FOMO may be affecting your child. Your FOMO, that is.

I'm a fan of a man named John Sullivan, an author and podcaster who runs an organization called the Changing the Game Project. Not long ago I read a piece he wrote about FOMO ruining kids sports.

He started his thoughts by admitting something very difficult for any parent, let alone one who has coached soccer at every level including professionally: when his kids were involved in sports, he often felt FOMO -- the fear of missing out. "I saw other kids their age who were better players, and wondered “what have I failed to do?” I still see other kids who play only one sport, improving quicker than mine, and worry mine will fall too far behind. I see kids attending additional skill training sessions and summer camps that mine do not. And I worry that my kids may be missing out."

If a man with his background and commitment to keeping youth sports sane experiences FOMO about his kids, what chance do the rest of us have of avoiding it? I certainly can't claim immunity. For the first few years my son played house league baseball, I often felt the same fears.

The answers are simple, it's the execution that's difficult. Because those fears play on your self-image as a parent. After all, if you think your child is "behind", and you can fix that, as a good parent, shouldn't you? If your child falls behind in math, you hire a tutor. Same goes for baseball or softball.
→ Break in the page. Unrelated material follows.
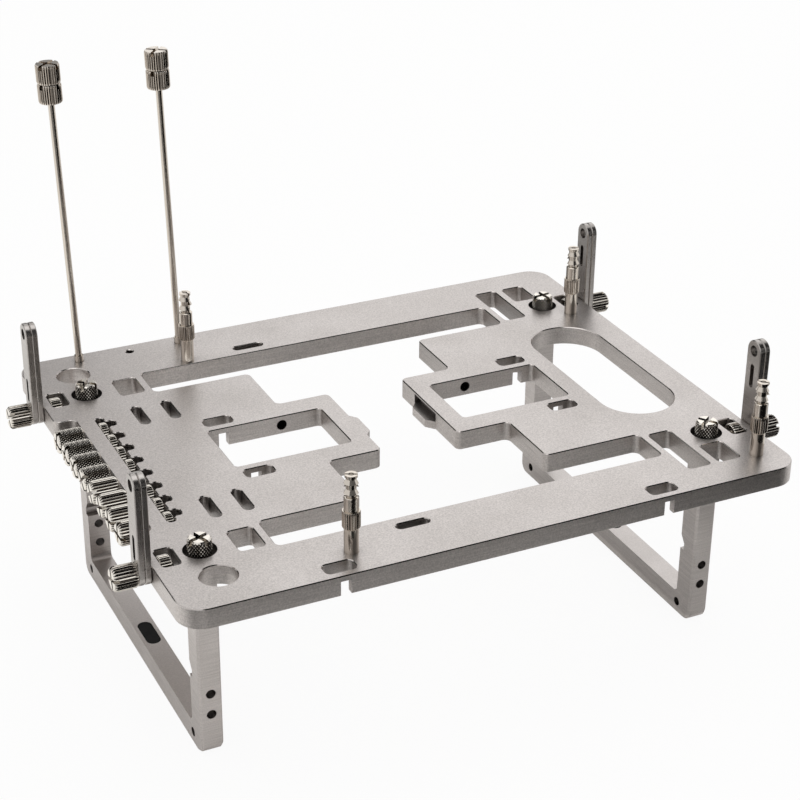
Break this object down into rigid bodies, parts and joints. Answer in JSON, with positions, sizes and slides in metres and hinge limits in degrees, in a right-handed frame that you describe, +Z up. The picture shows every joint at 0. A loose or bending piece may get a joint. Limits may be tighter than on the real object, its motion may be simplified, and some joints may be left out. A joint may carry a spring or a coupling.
{
  "type": "open air test bench",
  "caption": "Open-air computer test bench: slotted aluminium tray on two U frames, with board standoffs, clamp bars, card posts and a rack of spare thumbscrews.",
  "frame": {"origin": "on the surface that the bench stands on, under the middle of the tray", "axes": "+X to the right along the tray, +Y to the rear where the card posts stand, +Z up"},
  "size_m": [0.255, 0.19, 0.1983],
  "materials": {
    "anodised": "bead-blasted warm grey anodising",
    "nickel": "bright nickel plate on turned steel",
    "rubber": "matt black"
  },
  "bodies": {
    "bench": {"tray": "anodised", "left_leg_frame": "anodised", "left_leg_insert": "rubber", "right_leg_frame": "anodised", "right_leg_insert": "rubber", "left_front_leg_screw": "nickel", "left_front_clamp_screw": "nickel", "left_front_clamp_nut": "nickel", "left_rear_leg_screw": "nickel", "left_rear_clamp_screw": "nickel", "left_rear_clamp_nut": "nickel", "right_front_leg_screw": "nickel", "right_front_clamp_screw": "nickel", "right_front_clamp_nut": "nickel", "right_rear_leg_screw": "nickel", "right_rear_clamp_screw": "nickel", "right_rear_clamp_nut": "nickel", "spare_screw_1": "nickel", "spare_nut_1": "nickel", "spare_screw_2": "nickel", "spare_nut_2": "nickel", "spare_screw_3": "nickel", "spare_nut_3": "nickel", "spare_screw_4": "nickel", "spare_nut_4": "nickel", "spare_screw_5": "nickel", "spare_nut_5": "nickel", "spare_screw_6": "nickel", "spare_nut_6": "nickel", "spare_screw_7": "nickel", "spare_nut_7": "nickel", "spare_screw_8": "nickel", "spare_nut_8": "nickel", "left_front_standoff": "nickel", "left_front_standoff_collar": "nickel", "left_rear_standoff": "nickel", "left_rear_standoff_collar": "nickel", "right_front_standoff": "nickel", "right_front_standoff_collar": "nickel", "right_rear_standoff": "nickel", "right_rear_standoff_collar": "nickel", "left_card_post": "nickel", "left_card_post_lower_nut": "nickel", "left_card_post_upper_nut": "nickel", "right_card_post": "nickel", "right_card_post_lower_nut": "nickel", "right_card_post_upper_nut": "nickel"},
    "left_front_inner_bar": {"left_front_inner_clamp_bar": "anodised"},
    "left_front_outer_bar": {"left_front_outer_clamp_bar": "anodised"},
    "left_rear_inner_bar": {"left_rear_inner_clamp_bar": "anodised"},
    "left_rear_outer_bar": {"left_rear_outer_clamp_bar": "anodised"},
    "right_front_inner_bar": {"right_front_inner_clamp_bar": "anodised"},
    "right_front_outer_bar": {"right_front_outer_clamp_bar": "anodised"},
    "right_rear_inner_bar": {"right_rear_inner_clamp_bar": "anodised"},
    "right_rear_outer_bar": {"right_rear_outer_clamp_bar": "anodised"},
    "left_front_release_pin": {"left_front_standoff_pin": "nickel"},
    "left_rear_release_pin": {"left_rear_standoff_pin": "nickel"},
    "right_front_release_pin": {"right_front_standoff_pin": "nickel"},
    "right_rear_release_pin": {"right_rear_standoff_pin": "nickel"}
  },
  "joints": [
    {"name": "left_front_inner_bar_swing", "type": "hinge", "parent": "bench", "child": "left_front_inner_bar", "pos_m": [-0.11613, -0.0609, 0.0751], "axis": [1, 0, 0], "range_deg": [-70, 180]},
    {"name": "left_front_outer_bar_swing", "type": "hinge", "parent": "bench", "child": "left_front_outer_bar", "pos_m": [-0.11832, -0.0609, 0.0751], "axis": [1, 0, 0], "continuous": true},
    {"name": "left_rear_inner_bar_swing", "type": "hinge", "parent": "bench", "child": "left_rear_inner_bar", "pos_m": [-0.11613, 0.0609, 0.0751], "axis": [1, 0, 0], "range_deg": [-180, 70]},
    {"name": "left_rear_outer_bar_swing", "type": "hinge", "parent": "bench", "child": "left_rear_outer_bar", "pos_m": [-0.11832, 0.0609, 0.0751], "axis": [1, 0, 0], "continuous": true},
    {"name": "right_front_inner_bar_swing", "type": "hinge", "parent": "bench", "child": "right_front_inner_bar", "pos_m": [0.11613, -0.0609, 0.0751], "axis": [1, 0, 0], "continuous": true},
    {"name": "right_front_outer_bar_swing", "type": "hinge", "parent": "bench", "child": "right_front_outer_bar", "pos_m": [0.11832, -0.0609, 0.0751], "axis": [1, 0, 0], "continuous": true},
    {"name": "right_rear_inner_bar_swing", "type": "hinge", "parent": "bench", "child": "right_rear_inner_bar", "pos_m": [0.11613, 0.0609, 0.0751], "axis": [1, 0, 0], "continuous": true},
    {"name": "right_rear_outer_bar_swing", "type": "hinge", "parent": "bench", "child": "right_rear_outer_bar", "pos_m": [0.11832, 0.0609, 0.0751], "axis": [1, 0, 0], "continuous": true},
    {"name": "left_front_release_pin_press", "type": "slide", "parent": "bench", "child": "left_front_release_pin", "axis": [0, 0, -1], "range_m": [0, 0.0015], "stiffness_N_per_m": 1200, "springref_m": -0.0005},
    {"name": "left_rear_release_pin_press", "type": "slide", "parent": "bench", "child": "left_rear_release_pin", "axis": [0, 0, -1], "range_m": [0, 0.0015], "stiffness_N_per_m": 1200, "springref_m": -0.0005},
    {"name": "right_front_release_pin_press", "type": "slide", "parent": "bench", "child": "right_front_release_pin", "axis": [0, 0, -1], "range_m": [0, 0.0015], "stiffness_N_per_m": 1200, "springref_m": -0.0005},
    {"name": "right_rear_release_pin_press", "type": "slide", "parent": "bench", "child": "right_rear_release_pin", "axis": [0, 0, -1], "range_m": [0, 0.0015], "stiffness_N_per_m": 1200, "springref_m": -0.0005}
  ]
}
As a guy who makes a living by offering instruction to kids, I think there are plenty of good reasons to pay for a good skills coach for your child. There are also bad reasons, and one of those is because your son or daughter isn't as good a player as others around them.

First of all, each child develops at their own pace. More than that, the reasons your child has for wanting to play a particular sport may be very different than other kids on their team. Your child may just not love the game as much and be as invested in it as his or her friends and teammates. Bottom line? Resist the temptation to compare. No good will come from it.

Also, at the risk that you will think I've taken leave of my senses... your child does not necessarily need to be uber successful to have a great time playing a sport. Let me pose a hypothetical. What if your son was an average or even slightly below average ballplayer, but loved playing so much that, year after year, he just wanted to keep playing. My guess is that most of us would be happy with that.

Sometimes, however, FOMO guides us into making assumptions that our sons and daughters want the same thing that we parents want for them out of their sports experiences. At Bash we occasionally see players who would rather be anywhere else except for taking a hitting lesson. And that's tough on both the player and the coach. I'll bet money that no one asked those kids if they want to take hitting lessons each week.

I urge you to think about your child's youth sports experience and what he or she wants to get out of it. Sports is what they should be doing to have fun, to be a kid. It should not be a test of your parenting.

Let your child guide you, not your own FOMO. After it's all over, you will be able to look back and know that you gave your child the freedom to be a kid, and to enjoy a game they can love for the rest of their lives.